Now, go back to the question.

C is at equilibrium

So no net external force

$\sum f_x=\sum f_y=0$

$(N_{A}sin{30}^{\circ }=N_{B}sin{30}^{\circ }=mg$ ----------------- (I)

$N_A=N_B$

Substituting in equation (I)

$2N_{A}cos{30}^{\circ }=mg$

$N_A=\frac{mg}{\sqrt{3}}$ ---------------------(III)

Free Body Diagram of A

A is also in equilibrium

So $\sum f_x=\sum f_y=0$

$\Rightarrow mg+N_{c}cos{30}^{\circ }=Ncos\theta$ ----------- (IV)

Now if I push you with a force of 10N then according to 3rd law you will push me back with 10 N in opposite direction.
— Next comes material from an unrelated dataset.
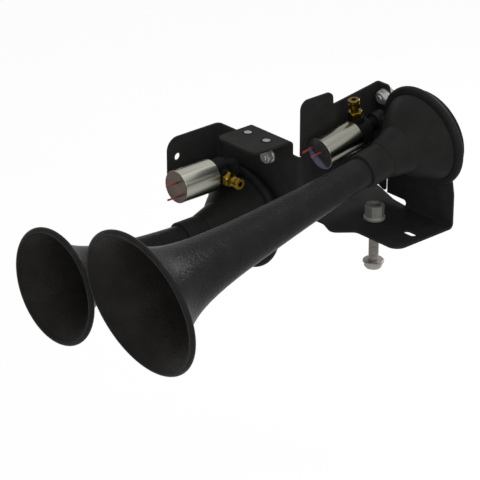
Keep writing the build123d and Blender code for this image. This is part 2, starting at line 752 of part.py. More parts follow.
def side_wall():
    """Tall wall between the two horns, from the front wall back to the tilted seat."""
    bend_end = FRONT_WALL_Y + BEND_INSIDE + SHEET
    front = FRONT_WALL_Y + SIDE_WALL_SET_BACK
    top = LONG_CENTRE[2] + SIDE_WALL_RISE
    top_end = LONG_CENTRE[1] - SIDE_WALL_TOP_END
    heel = REAR_WALL_Y - RELIEF_GAP
    arch_front = bend_end + SIDE_WALL_ARCH
    view = outline(
        [
            (front, LEFT_WALL_TOP + 1.5, 0),
            (front, top, 10),
            (top_end, top, 7),
            (*tilted(-SIDE_WALL_NOTCH, TAB_TOP + SIDE_WALL_NOTCH_RISE), 2.5),
            (*tilted(-FOLD_OVERLAP, TAB_TOP), 0),
            (*tilted(-FOLD_OVERLAP, -FOLD_REACH - SHEET), 0),
            (*tilted(-RELIEF_GAP, -FOLD_REACH - SHEET), 0),
            (heel, KNEE_Z, 0),
            (heel, SIDE_WALL_HEEL, 2),
            (REAR_WALL_Y - SIDE_WALL_ARCH_BACK, SIDE_WALL_ARCH, 10),
            (arch_front + SIDE_WALL_ARCH, SIDE_WALL_ARCH, 15),
            (arch_front, FRONT_WALL_SIDE_FOOT, 15),
            (bend_end, FRONT_WALL_SIDE_FOOT, 0),
            (bend_end, LEFT_WALL_TOP + 1.5, 1.0),
        ]
    )
    return seen_from_side(view, SIDE_WALL_X - SHEET, SIDE_WALL_X)


def side_fold():
    """Fold between the side wall and the tilted seat, drawn across the horn's axis."""
    outside = TIGHT_BEND + SHEET
    forward = -FOLD_OVERLAP - SHEET
    inward = SIDE_WALL_X + FOLD_OVERLAP
    section = outline(
        [
            (SIDE_WALL_X, forward, 0),
            (SIDE_WALL_X, 0, TIGHT_BEND),
            (inward, 0, 0),
            (inward, SHEET, 0),
            (SIDE_WALL_X - SHEET, SHEET, outside),
            (SIDE_WALL_X - SHEET, forward, 0),
        ]
    )
    y, z = tilted(0, -FOLD_REACH)
    up = (0, -SIN_PITCH, COS_PITCH)
    across = Plane(origin=(0, y, z), x_dir=(1, 0, 0), z_dir=up)
    return extrude(across * section, TAB_TOP + FOLD_REACH)


def rear_wall():
    """Upright wall, its knee and the tilted seat of the long horn's chamber."""
    top = tilted(0, TAB_TOP)
    top_back = tilted(SHEET, TAB_TOP)
    knee_back = KNEE_Z + SHEET * TAN_PITCH / 2
    back_y = REAR_WALL_Y + SHEET
    bend_start = REAR_WALL_Y - BEND_INSIDE - SHEET
    profile = outline(
        [
            (bend_start, SHEET, 0),
            (REAR_WALL_Y, SHEET, BEND_INSIDE),
            (REAR_WALL_Y, KNEE_Z, KNEE_BEND),
            (top[0], top[1], 0),
            (top_back[0], top_back[1], 0),
            (back_y, knee_back, KNEE_BEND + SHEET),
            (back_y, 0, BEND_INSIDE + SHEET),
            (bend_start, 0, 0),
        ]
    )
    wall = seen_from_side(profile, SIDE_WALL_X, REAR_WALL_RIGHT)
    saddle = tilted(0, TAB_SADDLE)[1]
    crest = tilted(0, REAR_TOP)[1]
    high = top[1] + 5
    saddle_end = TAB_RIGHT + TAB_SADDLE_WIDTH
    front = outline(
        [
            (SIDE_WALL_X - 1, REAR_WALL_FOOT, 0),
            (RELIEF_END, REAR_WALL_FOOT, 0),
            (RELIEF_END, -1, 0),
            (REAR_WALL_RIGHT + 1, -1, 0),
            (REAR_WALL_RIGHT + 1, crest, 0),
            (saddle_end + REAR_TOP_SLOPE, crest, 8),
            (saddle_end, saddle, 6),
            (TAB_RIGHT, saddle, 4),
            (TAB_RIGHT, high, 0),
            (SIDE_WALL_X - 1, high, 0),
        ]
    )
    wall = wall & seen_from_front(front, top[0] - 1, back_y + 1)
    corner = Vector(TAB_RIGHT, *tilted(SHEET / 2, TAB_TOP))
    edge = min(wall.edges(), key=lambda e: (e.center() - corner).length)
    wall = fillet(edge, TAB_CORNER)
    relief = Rot(90, 0, 0) * rod((REAR_WALL_FOOT - SHEET) / 2, -back_y - 1, -bend_start)
    return wall - Pos(RELIEF_END, 0, (REAR_WALL_FOOT + SHEET) / 2) * relief


def base_plate():
    """Foot of the bracket with the mounting bolt's hole and a slot."""
    bend_start = REAR_WALL_Y - BEND_INSIDE - SHEET
    plan = outline(
        [
            (REAR_WALL_RIGHT, bend_start, 0),
            (REAR_WALL_RIGHT, BASE_FRONT, BASE_CORNER),
            (BASE_FRONT_LEFT, BASE_FRONT, 8),
            (*BASE_NOSE, 9),
            (BASE_LEFT_FRONT[0] + 19, BASE_LEFT_FRONT[1] + 1, 12),
            (*BASE_LEFT_FRONT, 8),
            (*BASE_LEFT_BACK, 8),
            (*BASE_BACK_BEND, 30),
            (RELIEF_END, BASE_BACK, 0),
            (RELIEF_END, bend_start, 0),
        ]
    )
    plate = extrude(plan, SHEET)
    plate -= rod(BASE_HOLE_DIAMETER / 2, -1, SHEET + 1)
    slot = extrude(Pos(SLOT_X, SLOT_Y, -1) * SlotOverall(SLOT_LENGTH, SLOT_WIDTH), SHEET + 2)
    return plate - slot


def stud_holes(frame):
    """Clearance holes for one cover's screws."""
    holes = []
    for x, y in stud_places():
        hole = rod(STUD_DIAMETER / 2 + GAP, COVER_BACK - 1, COVER_BACK + SHEET + 1)
        holes.append(frame * Pos(x, y, 0) * hole)
    return holes


WALL_BOLT_FRAME = Plane(
    origin=(WALL_BOLT_X, FRONT_WALL_Y, WALL_BOLT_Z), x_dir=(1, 0, 0), z_dir=(0, -1, 0)
).location
TAB_BOLT_PLACE = tilted(0, TAB_BOLT_UP)
TAB_BOLT_FRAME = Plane(
    origin=(SIDE_WALL_X + TAB_BOLT_IN, *TAB_BOLT_PLACE),
    x_dir=(1, 0, 0),
    z_dir=(0, -COS_PITCH, -SIN_PITCH),
).location


def bracket():
    """The whole folded sheet."""
    body = front_walls() + shelf() + side_wall() + side_fold() + rear_wall() + base_plate()
    left_hole = Rot(0, 90, 0) * rod(LEFT_HOLE_DIAMETER / 2, -5, 5)
    hole_y = LEFT_WALL_FRONT + LEFT_HOLE_IN
    body -= Pos(LEFT_WALL_X, hole_y, LEFT_WALL_TOP - LEFT_HOLE_DOWN) * left_hole
    for frame in (WALL_BOLT_FRAME, TAB_BOLT_FRAME):
        body -= frame * rod(M8 / 2 + GAP, -SHEET - 1, 1)
    for frame in (LONG_FRAME, SHORT_FRAME):
        for hole in stud_holes(frame):
            body -= hole
    return body


# ---------------------------------------------------------------- bolts and nuts
def m8_nut():
    """Flanged nut on the visible face of a wall."""
    flange = turned([(0, 0), (M8_FLANGE / 2, 0), (M8_FLANGE / 2, 1.4), (6.4, 2.6), (0, 2.6)])
    return flange + hexagon(M8_FLATS, 1.4, M8_NUT) - rod(M8 / 2 + FIT, -1, M8_NUT + 1)


def m8_bolt():
    """Hexagon bolt from behind the wall."""
    shank = rod(M8 / 2, -SHEET, M8_NUT + M8_TAIL)
    shank = chamfer(shank.edges().filter_by(GeomType.CIRCLE).sort_by(Axis.Z)[-1], 0.8)
    head = Pos(0, 0, -SHEET) * Rot(180, 0, 0) * hexagon(M8_FLATS, 0, M8_HEAD)
    return shank + head


def mounting_nut():
    """Flanged nut of the mounting bolt, almost round at the top, with a recess."""
    radius = M10_FLANGE / 2
    waist = 0.55 * M10_NUT_FLATS
    flange = turned([(0, 0), (radius, 0), (radius, 1.9), (waist, 3.4), (0, 3.4)])
    body = hexagon(M10_NUT_FLATS, 1.9, M10_NUT, 0.535)
    hole = rod(M10 / 2 + FIT, -1, M10_NUT)
    recess = rod(M10_NUT_RECESS_RADIUS, M10_NUT - M10_NUT_RECESS, M10_NUT + 1)
    return Pos(0, 0, SHEET) * (flange + body - hole - recess)


def mounting_bolt():
    """Long flanged bolt that comes up through the vehicle's panel."""
    shank = rod(M10 / 2, -MOUNT_GRIP, SHEET + M10_NUT - M10_TAIL_DOWN)
    shank = chamfer(shank.edges().filter_by(GeomType.CIRCLE).sort_by(Axis.Z)[-1], 1.0)
    radius = M10_FLANGE / 2
    flange = turned(
        [(0, 0), (radius - 1, 0), (radius, 0.9), (radius, 2.3), (radius - 1.6, 3.3), (0, 3.3)]
    )
    head = flange + hexagon(M10_FLATS, 2.3, MOUNT_HEAD)
    return shank + Pos(0, 0, -MOUNT_GRIP) * Rot(180, 0, 0) * head


# ---------------------------------------------------------------- assembly
def joined(shapes):
    """Several separate solids as one node."""
    return Compound([solid for shape in shapes for solid in shape.solids()])


def horn_nodes(name, frame, sizes, valve_at, pipe_length, inlet_turn, leads_at):
    """Every piece of one horn, placed."""
    x, y = polar(*valve_at)
    valve_back = INLET_BOSS_FRONT - pipe_length
    valve = frame * Pos(x, y, valve_back - VALVE_BODY_LENGTH - CAN_LENGTH)
    nodes = {
        "trumpet": frame * trumpet(*sizes),
        "tube_collar": frame * tube_collar(),
        "front_housing": frame * front_housing(*valve_at),
        "front_gasket": frame * gasket(-1),
        "diaphragm": frame * diaphragm(),
        "rear_gasket": frame * gasket(1),
        "rear_cover": frame * rear_cover(),
        "clamp_ring": frame * clamp_ring(),
        "cover_screws": frame * joined(cover_screws()),
        "outlet_pipe": frame * Pos(x, y, 0) * outlet_pipe(valve_back),
        "valve_body": valve * valve_body(inlet_turn),
        "inlet_fitting": valve * inlet_fitting(inlet_turn),
        "solenoid_can": valve * can_with_holes(leads_at),
        "end_plate": valve * end_plate(),
        "coil_spool": valve * spool(),
        "coil_winding": valve * winding(),
        "guide_tube": valve * guide_tube(),
        "pole_piece": valve * pole_piece(),
        "return_spring": valve * return_spring(),
        "plunger": valve * plunger(),
        "plunger_seal": valve * plunger_seal(),
        "leads": valve * joined(leads(leads_at)),
    }
    return {f"{name}_{key}": shape for key, shape in nodes.items()}


long_sizes = (LONG_BELL_RADIUS, LONG_KNEE_RADIUS, LONG_LENGTH)
short_sizes = (SHORT_BELL_RADIUS, SHORT_KNEE_RADIUS, SHORT_LENGTH)
parts = horn_nodes(
    "long",
    LONG_FRAME,
    long_sizes,
    LONG_VALVE,
    LONG_PIPE_LENGTH,
    LONG_INLET_DEGREES,
    LONG_LEAD_PLACES,
)
parts |= horn_nodes(
    "short",
    SHORT_FRAME,
    short_sizes,
    SHORT_VALVE,
    SHORT_PIPE_LENGTH,
    SHORT_INLET_DEGREES,
    SHORT_LEAD_PLACES,
)
parts["bracket"] = bracket()
parts["bracket_nuts"] = joined([WALL_BOLT_FRAME * m8_nut(), TAB_BOLT_FRAME * m8_nut()])
parts["bracket_bolts"] = joined([WALL_BOLT_FRAME * m8_bolt(), TAB_BOLT_FRAME * m8_bolt()])
parts["mounting_nut"] = mounting_nut()
parts["mounting_bolt"] = mounting_bolt()

os.makedirs("parts", exist_ok=True)
for name, shape in parts.items():
    export_step(shape, f"parts/{name}.step")
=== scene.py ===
import math

import bmesh
import bpy
from mathutils import Matrix, Vector


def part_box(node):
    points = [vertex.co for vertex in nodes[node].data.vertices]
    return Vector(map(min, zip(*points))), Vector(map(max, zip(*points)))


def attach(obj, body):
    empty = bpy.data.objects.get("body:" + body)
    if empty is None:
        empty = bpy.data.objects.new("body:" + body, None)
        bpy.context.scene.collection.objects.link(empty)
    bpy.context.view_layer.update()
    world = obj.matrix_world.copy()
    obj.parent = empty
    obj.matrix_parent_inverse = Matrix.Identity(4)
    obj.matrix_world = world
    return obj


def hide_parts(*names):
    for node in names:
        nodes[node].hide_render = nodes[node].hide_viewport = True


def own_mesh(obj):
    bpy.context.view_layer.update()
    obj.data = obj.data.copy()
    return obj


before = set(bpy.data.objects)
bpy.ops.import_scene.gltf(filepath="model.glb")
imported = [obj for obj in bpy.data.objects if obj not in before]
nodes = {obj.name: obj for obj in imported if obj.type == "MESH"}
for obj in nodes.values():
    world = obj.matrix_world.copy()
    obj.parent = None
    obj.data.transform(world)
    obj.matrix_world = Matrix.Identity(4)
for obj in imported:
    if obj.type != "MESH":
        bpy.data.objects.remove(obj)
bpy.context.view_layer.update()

# ---------------------------------------------------------------- the horns' places, in metres
HORNS = ("long", "short")
PITCH = {"long": math.radians(10), "short": 0.0}
CHAMBER = {"long": (0.0466, 0.0191, 0.1031), "short": (-0.0961, -0.0938, -0.0005)}
CAN_RADIUS = 0.017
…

So here if A is giving a normal of $N_A$ is giving a normal of $N_A=\frac{mg}{\sqrt{3}}$ to C then C will give back the same normal $N_c$ on A just in opposite direction

$\Rightarrow N_A=N_C=\frac{mg}{\sqrt{3}}$

$\Rightarrow$ substituting in equation (IV) w get

$mg+\frac{mg}{\sqrt{3}}\times \frac{\sqrt{3}}{2}=Ncos\theta$

$\frac{3mg}{2}=Ncos\theta$ ------------------ (V)

$\sum f_x=0$

$N_{c}sin{30}^{\circ }=Nsin\theta$

$\frac{mg}{\sqrt{3}}\times \frac{1}{2}=Nsin\theta$ ------------------- (VI)

Divide (VI) with (V) we get

$tan\theta =\frac{\frac{mg}{2\sqrt{3}}}{\frac{3mg}{2}}=\left(\frac{1}{3\sqrt{3}}\right)$

$\theta =ta{n}^{-1}\left(\frac{1}{3\sqrt{3}}\right)$